Dominic Bokor-Ingram: Very welcome.

Johnson: Events on October 7th reignited the Israel Hamas war. How has the conflict and the spread of instability in the region impacted the economies in the GCC?

Bokor-Ingram: I think that over the last six months or so the GCC have made it absolutely clear that they have no interest in kinetic war with Iran or with any other country in the region. They also have no real interest, it seems, in the Palestinian cause, evidenced by the fact that very few refugees have made it out of Gaza and very few of these countries have taken in any refugees. So, in 2013 when Saudi Arabia embarked on this sort of path of peace, if you like, and reconstruction of their economic and social environment, it's become pretty clear that that is the long-term path they have chosen. They've chosen the path of economic development and recycling oil money back into the economy to create the non-oil economy that's sustainable for decades.

And so, what we haven't seen is any real impact in these economies from the Israel Hamas war. It's been very contained. And the only real impact is more on a global scale where some of the inflationary pressures that we see globally are certainly being exacerbated by the shipping constraints around the Red Sea and the extra distance shipping has to travel and also in higher energy prices through more uncertain times, let's say in the region. I think it's highlighted to these countries which is not just Saudi Arabia but also Qatar, UAE, Amman, Jordan that the path to long-term sustainability and removing the existential threat of running out of energy is to create relevance in the non-oil economy in terms of their position globally. So, I see it actually as accelerating the reforms that are happening in the Middle East.
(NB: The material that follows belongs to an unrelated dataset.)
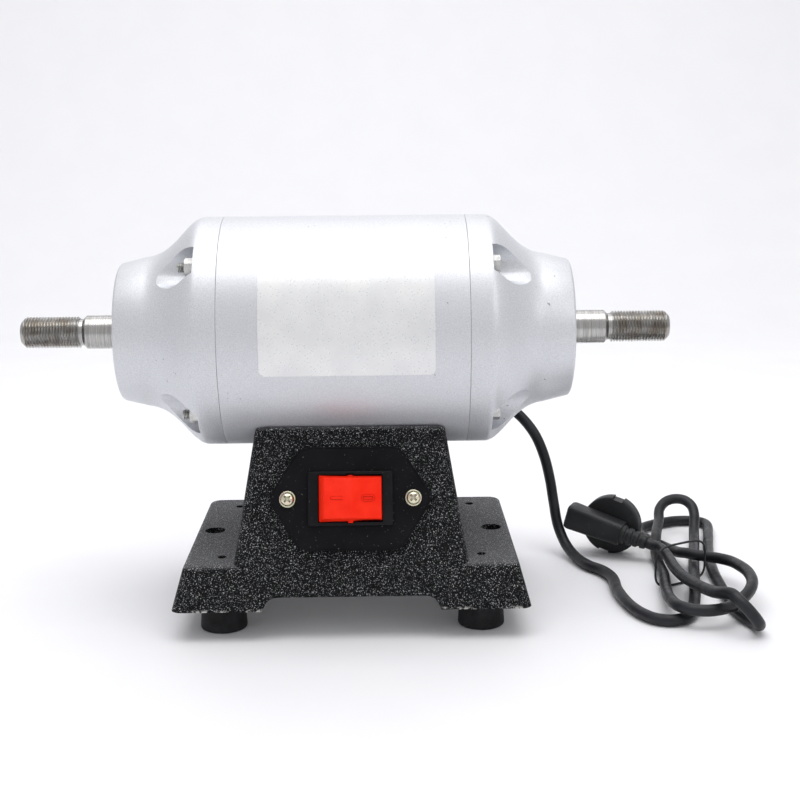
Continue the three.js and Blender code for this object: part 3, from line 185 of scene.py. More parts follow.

Johnson: Over the three years to the end of February, the Magna MENA Fund return reached over 30% outperforming the index. So, what's been the key to the fund's success?
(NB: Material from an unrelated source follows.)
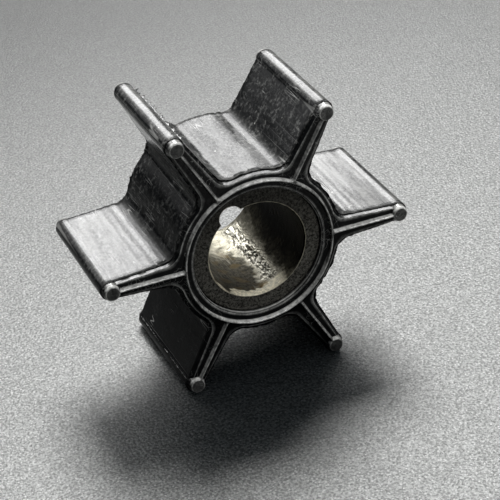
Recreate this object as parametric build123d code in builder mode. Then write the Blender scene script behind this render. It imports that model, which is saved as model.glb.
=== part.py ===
"""Flexible-vane pump impeller: rubber hub and vanes moulded round a metal bush.

The shaft axis runs along Y, with the origin on it at mid-length. The impeller lies on two of its vane tips.
"""

import os

from build123d import *

# Driving dimensions, in millimetres and degrees.
BORE_DIAMETER = 14.7  # runs on the pump shaft
BORE_CHAMFER = 0.2
BUSH_WALL = 2.5
BUSH_LENGTH = 19.4
PIN_SLOT_WIDTH = 3.5  # round-bottomed keyway for the drive pin
PIN_SLOT_DEPTH = 1.5  # beyond the bore
PIN_SLOT_VANE = 3  # the vane over the keyway, counted round from a resting one

HUB_WALL = 2.85  # rubber over the bush
VANE_COUNT = 6
VANE_REACH = 9.5  # from the hub's surface to the centre of the tip bead
VANE_ROOT_THICKNESS = 4.0
VANE_TIP_THICKNESS = 2.8
BEAD_DIAMETER = 3.0
ROOT_FILLET = 2.2
BODY_LENGTH = 19.7  # of the rubber at its full outline

SHOULDER_INSET = 0.16  # ledge round the shoulder at each end
SHOULDER_HEIGHT = 0.5
SHOULDER_DRAFT = 37
SEAL_WIDTH = 0.6  # ridge that wipes the pump's end covers
SEAL_HEIGHT = 0.65
SEAL_DRAFT = 6
SEAL_CORNER_FILLET = 0.3
PAD_DIAMETER = 2.76  # round pad on each tip bead, level with the ridge
PAD_DRAFT = 14
RECESS_CHAMFER = 0.2  # round the recess that the bush lies in

# Sizes that follow from them.
BORE_RADIUS = BORE_DIAMETER / 2
BUSH_RADIUS = BORE_RADIUS + BUSH_WALL
HUB_RADIUS = BUSH_RADIUS + HUB_WALL
TIP_CIRCLE_RADIUS = HUB_RADIUS + VANE_REACH
SEAL_RING_RADIUS = BUSH_RADIUS + HUB_WALL / 2
END_STEP = SHOULDER_HEIGHT + SEAL_HEIGHT
VANE_PITCH = 360 / VANE_COUNT

# Sketches lie square to the shaft, with their X along one of the two vanes that the impeller rests on.
MIDDLE = Plane.XZ.rotated((0, 90 - VANE_PITCH / 2, 0))
BODY_END = MIDDLE.offset(BODY_LENGTH / 2)
SHOULDER_END = BODY_END.offset(SHOULDER_HEIGHT)


def distance_from_axis(vertex):
    """Distance of a sketch vertex from the shaft axis."""
    return (vertex.X**2 + vertex.Y**2) ** 0.5


def is_on_bush(edge):
    """Whether a round edge has the outer radius of the bush."""
    return abs(edge.radius - BUSH_RADIUS) < 1e-6


def vane_outline(inset=0):
    """Hub with tapered vanes, filleted roots and round tip beads, all drawn in by one margin."""
    taper = (VANE_ROOT_THICKNESS - VANE_TIP_THICKNESS) / 2 / VANE_REACH
    tip_half = VANE_TIP_THICKNESS / 2 - inset
    inner_half = VANE_ROOT_THICKNESS / 2 + taper * HUB_WALL - inset
    with BuildSketch() as outline:
        Circle(HUB_RADIUS - inset)
        with PolarLocations(0, VANE_COUNT):
            Polygon(
                (BUSH_RADIUS, -inner_half),
                (TIP_CIRCLE_RADIUS, -tip_half),
                (TIP_CIRCLE_RADIUS, tip_half),
                (BUSH_RADIUS, inner_half),
                align=None,
            )
        roots = outline.vertices().group_by(distance_from_axis)[0]
        fillet(roots, radius=ROOT_FILLET + inset)
        with PolarLocations(TIP_CIRCLE_RADIUS, VANE_COUNT):
            Circle(BEAD_DIAMETER / 2 - inset)
    return outline.sketch


def seal_outline():
    """Ring round the hub, with a straight ridge along the middle of each vane."""
    with BuildSketch() as outline:
        Circle(SEAL_RING_RADIUS + SEAL_WIDTH / 2)
        with PolarLocations((SEAL_RING_RADIUS + TIP_CIRCLE_RADIUS) / 2, VANE_COUNT):
            Rectangle(TIP_CIRCLE_RADIUS - SEAL_RING_RADIUS, SEAL_WIDTH)
        corners = outline.vertices().group_by(distance_from_axis)[0]
        fillet(corners, radius=SEAL_CORNER_FILLET)
        Circle(SEAL_RING_RADIUS - SEAL_WIDTH / 2, mode=Mode.SUBTRACT)
    return outline.sketch


# The rubber is one moulding: the body at its full outline and, at each end, a shoulder that is stepped in,
# with the seal ridge and the tip pads standing on it.
with BuildPart() as rubber_impeller:
    with BuildSketch(MIDDLE):
        add(vane_outline())
    extrude(amount=BODY_LENGTH / 2)
    with BuildSketch(BODY_END):
        add(vane_outline(SHOULDER_INSET))
    extrude(amount=SHOULDER_HEIGHT, taper=SHOULDER_DRAFT)
    with BuildSketch(SHOULDER_END):
        add(seal_outline())
    extrude(amount=SEAL_HEIGHT, taper=SEAL_DRAFT)
    with BuildSketch(BODY_END):
        with PolarLocations(TIP_CIRCLE_RADIUS, VANE_COUNT):
            Circle(PAD_DIAMETER / 2)
    extrude(amount=END_STEP, taper=PAD_DRAFT)
    with BuildSketch(MIDDLE):
        Circle(BUSH_RADIUS)
    extrude(amount=BODY_LENGTH / 2 + END_STEP, mode=Mode.SUBTRACT)
    recess_edges = rubber_impeller.edges().filter_by(GeomType.CIRCLE).filter_by(is_on_bush)
    chamfer(recess_edges.sort_by(Axis.Y)[0], length=RECESS_CHAMFER)
    mirror(about=Plane.XZ)
rubber_impeller.part.label = "rubber_impeller"

# The bush is turned, slotted for the drive pin and chamfered at both ends.
with BuildPart() as hub_bush:
    with BuildSketch(MIDDLE):
        Circle(BUSH_RADIUS)
        Circle(BORE_RADIUS, mode=Mode.SUBTRACT)
        slot_centre = BORE_RADIUS + PIN_SLOT_DEPTH - PIN_SLOT_WIDTH / 2
        with PolarLocations(slot_centre, 1, start_angle=PIN_SLOT_VANE * VANE_PITCH):
            Circle(PIN_SLOT_WIDTH / 2, mode=Mode.SUBTRACT)
    extrude(amount=BUSH_LENGTH / 2, both=True)
    inner_edges = hub_bush.edges().filter_by(GeomType.CIRCLE).filter_by(is_on_bush, reverse=True)
    chamfer(inner_edges, length=BORE_CHAMFER)
hub_bush.part.label = "hub_bush"

os.makedirs("parts", exist_ok=True)
export_step(rubber_impeller.part, "parts/rubber_impeller.step")
export_step(hub_bush.part, "parts/hub_bush.step")
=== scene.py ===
"""Rubber pump impeller: a machined metal bush with a rubber hub and six flexible vanes moulded round it.

The impeller stands on two of its vane tips, with its shaft axis along Y. Shapes are in millimetres.
"""

import math
from types import SimpleNamespace

import bmesh
import bpy
import numpy as np
from mathutils import Matrix, Vector


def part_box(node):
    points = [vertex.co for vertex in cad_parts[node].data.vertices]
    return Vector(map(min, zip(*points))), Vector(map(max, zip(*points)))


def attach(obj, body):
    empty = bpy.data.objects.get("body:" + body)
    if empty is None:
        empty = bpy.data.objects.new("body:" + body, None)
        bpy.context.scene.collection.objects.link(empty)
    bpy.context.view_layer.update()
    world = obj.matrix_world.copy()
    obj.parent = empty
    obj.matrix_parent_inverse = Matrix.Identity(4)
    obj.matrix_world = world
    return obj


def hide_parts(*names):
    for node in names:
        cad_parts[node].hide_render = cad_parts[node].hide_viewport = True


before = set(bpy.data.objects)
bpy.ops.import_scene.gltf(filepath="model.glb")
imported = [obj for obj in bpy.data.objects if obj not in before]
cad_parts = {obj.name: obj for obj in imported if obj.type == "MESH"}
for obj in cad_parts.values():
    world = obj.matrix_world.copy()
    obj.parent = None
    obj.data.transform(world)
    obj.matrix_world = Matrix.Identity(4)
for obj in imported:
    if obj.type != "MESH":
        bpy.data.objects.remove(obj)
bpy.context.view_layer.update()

# --- Hub bush ---------------------------------------------------------------------------------------
# The sleeve that runs on the pump shaft. It is turned from a copper alloy and slotted for the drive pin,
# then laid in the mould. Salt water has pitted its bore and browned its ends.
MM = 0.001
bush_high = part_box("hub_bush")[1]
BUSH_RADIUS = bush_high.x / MM
BUSH_END = bush_high.y / MM
BORE_RADIUS = 7.35
SLOT_ANGLE = 120
SLOT_RADIUS = 1.75
SLOT_CENTRE = 7.1  # of the slot's round bottom, from the shaft axis
RIM_WIDTH = 0.2
BURR = 0.045  # how far the rim's burr stands out from the bush's end
END_EDGE = 0.14  # width of the rounding round the outside of the bush's end
BUSH_SEAT_GAP = 0.01  # keeps the bush's skin just inside the rubber's
PIT_ANGLE = 293  # the low side of the bore, where water stood
PIT_SPREAD = 7.5
PIT_HALF_ANGLE = 28  # over which the mesh is fine enough for the pits
PIT_DEPTH = 0.12
FLAKE_RISE = 0.13
CRUST_WAVES = ((1.0, 2.0, 12), (0.5, 0.9, 13), (0.2, 0.4, 17))  # share, length in mm and seed
FACE_ROWS = 14
BORE_ROWS = 176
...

Bokor-Ingram: There are a lot of companies in the Middle East that have been listed for a very long time, in sectors like oil and gas and petrochemicals, et cetera, where your return is basically dictated by the global oil price, global refining spreads. But the success really of the national transformation plan in Saudi and these other countries has been the growth of the non-oil economy, where in recent years you've got growth rates in non-oil, whether it's Saudi or Abu Dhabi or Qatar, of 9% or 10%, which is pretty close to the emerging market growth rates we got in the 1990s in China. This is really the reason why we should be investing in emerging markets. And companies that are exposed to those kind of growth rates can grow very, very quickly. We have the expertise and the experience and the bottom-up process to be able to value these companies in countries where most global investors are not looking.

Johnson: Is Saudi firm Alkhorayef Water and Power Technologies one of the companies that you're referring to?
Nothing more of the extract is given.